--- Begin ---
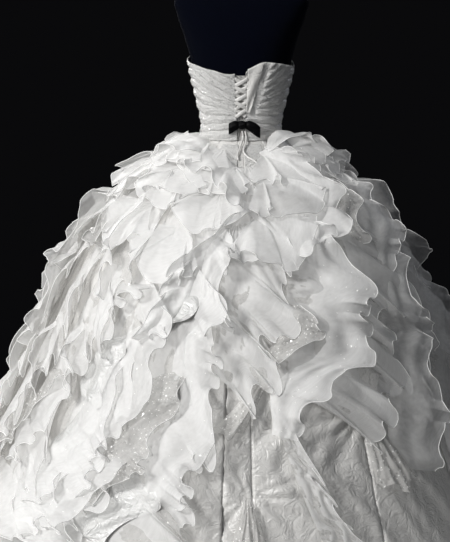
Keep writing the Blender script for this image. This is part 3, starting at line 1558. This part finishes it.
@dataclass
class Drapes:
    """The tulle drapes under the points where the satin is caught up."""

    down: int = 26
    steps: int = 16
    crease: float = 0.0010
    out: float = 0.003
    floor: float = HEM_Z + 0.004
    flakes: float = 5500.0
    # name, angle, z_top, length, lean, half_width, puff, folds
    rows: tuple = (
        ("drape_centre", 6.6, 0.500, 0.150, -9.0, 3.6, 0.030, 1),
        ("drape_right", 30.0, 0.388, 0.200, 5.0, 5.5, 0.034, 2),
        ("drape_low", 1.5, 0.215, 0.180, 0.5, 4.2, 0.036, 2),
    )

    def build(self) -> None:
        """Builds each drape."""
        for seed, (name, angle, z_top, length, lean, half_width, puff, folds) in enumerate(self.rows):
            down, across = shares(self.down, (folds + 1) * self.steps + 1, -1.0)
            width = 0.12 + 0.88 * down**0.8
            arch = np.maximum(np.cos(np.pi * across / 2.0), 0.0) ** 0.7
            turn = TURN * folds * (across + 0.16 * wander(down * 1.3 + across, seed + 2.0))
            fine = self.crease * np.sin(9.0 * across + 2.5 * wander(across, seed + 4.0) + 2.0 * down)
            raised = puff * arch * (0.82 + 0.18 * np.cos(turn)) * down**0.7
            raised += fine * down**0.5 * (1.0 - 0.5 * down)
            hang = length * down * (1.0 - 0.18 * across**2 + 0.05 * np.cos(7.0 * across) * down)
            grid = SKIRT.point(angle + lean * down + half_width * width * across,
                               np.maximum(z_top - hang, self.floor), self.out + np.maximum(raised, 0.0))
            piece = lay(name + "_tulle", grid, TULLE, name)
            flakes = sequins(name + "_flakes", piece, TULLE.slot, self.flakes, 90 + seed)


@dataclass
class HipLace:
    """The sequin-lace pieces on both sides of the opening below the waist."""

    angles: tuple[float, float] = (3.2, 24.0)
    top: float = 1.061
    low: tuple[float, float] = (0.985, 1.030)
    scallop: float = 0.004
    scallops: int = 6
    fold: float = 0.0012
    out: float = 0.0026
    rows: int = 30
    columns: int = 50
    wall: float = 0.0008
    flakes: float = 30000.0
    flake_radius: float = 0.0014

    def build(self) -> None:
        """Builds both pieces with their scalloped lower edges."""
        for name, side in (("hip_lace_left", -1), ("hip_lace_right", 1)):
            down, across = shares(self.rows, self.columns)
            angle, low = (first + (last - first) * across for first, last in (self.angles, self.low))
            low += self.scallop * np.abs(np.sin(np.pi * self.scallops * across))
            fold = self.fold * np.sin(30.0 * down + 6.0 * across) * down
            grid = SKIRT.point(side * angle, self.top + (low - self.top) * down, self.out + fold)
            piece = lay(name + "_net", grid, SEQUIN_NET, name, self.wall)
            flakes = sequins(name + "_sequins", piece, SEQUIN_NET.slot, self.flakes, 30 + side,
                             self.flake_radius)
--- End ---
WORK INSTRUCTIONS -
Print, please, the lines above from the very first through the one that holds "sequin-lace pieces on", both included, word for word and with nothing else.

EXERCISE OUTPUT -
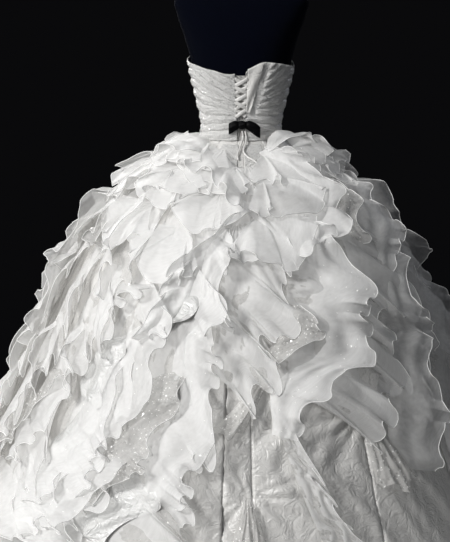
Keep writing the Blender script for this image. This is part 3, starting at line 1558. This part finishes it.
@dataclass
class Drapes:
    """The tulle drapes under the points where the satin is caught up."""

    down: int = 26
    steps: int = 16
    crease: float = 0.0010
    out: float = 0.003
    floor: float = HEM_Z + 0.004
    flakes: float = 5500.0
    # name, angle, z_top, length, lean, half_width, puff, folds
    rows: tuple = (
        ("drape_centre", 6.6, 0.500, 0.150, -9.0, 3.6, 0.030, 1),
        ("drape_right", 30.0, 0.388, 0.200, 5.0, 5.5, 0.034, 2),
        ("drape_low", 1.5, 0.215, 0.180, 0.5, 4.2, 0.036, 2),
    )

    def build(self) -> None:
        """Builds each drape."""
        for seed, (name, angle, z_top, length, lean, half_width, puff, folds) in enumerate(self.rows):
            down, across = shares(self.down, (folds + 1) * self.steps + 1, -1.0)
            width = 0.12 + 0.88 * down**0.8
            arch = np.maximum(np.cos(np.pi * across / 2.0), 0.0) ** 0.7
            turn = TURN * folds * (across + 0.16 * wander(down * 1.3 + across, seed + 2.0))
            fine = self.crease * np.sin(9.0 * across + 2.5 * wander(across, seed + 4.0) + 2.0 * down)
            raised = puff * arch * (0.82 + 0.18 * np.cos(turn)) * down**0.7
            raised += fine * down**0.5 * (1.0 - 0.5 * down)
            hang = length * down * (1.0 - 0.18 * across**2 + 0.05 * np.cos(7.0 * across) * down)
            grid = SKIRT.point(angle + lean * down + half_width * width * across,
                               np.maximum(z_top - hang, self.floor), self.out + np.maximum(raised, 0.0))
            piece = lay(name + "_tulle", grid, TULLE, name)
            flakes = sequins(name + "_flakes", piece, TULLE.slot, self.flakes, 90 + seed)


@dataclass
class HipLace:
    """The sequin-lace pieces on both sides of the opening below the waist."""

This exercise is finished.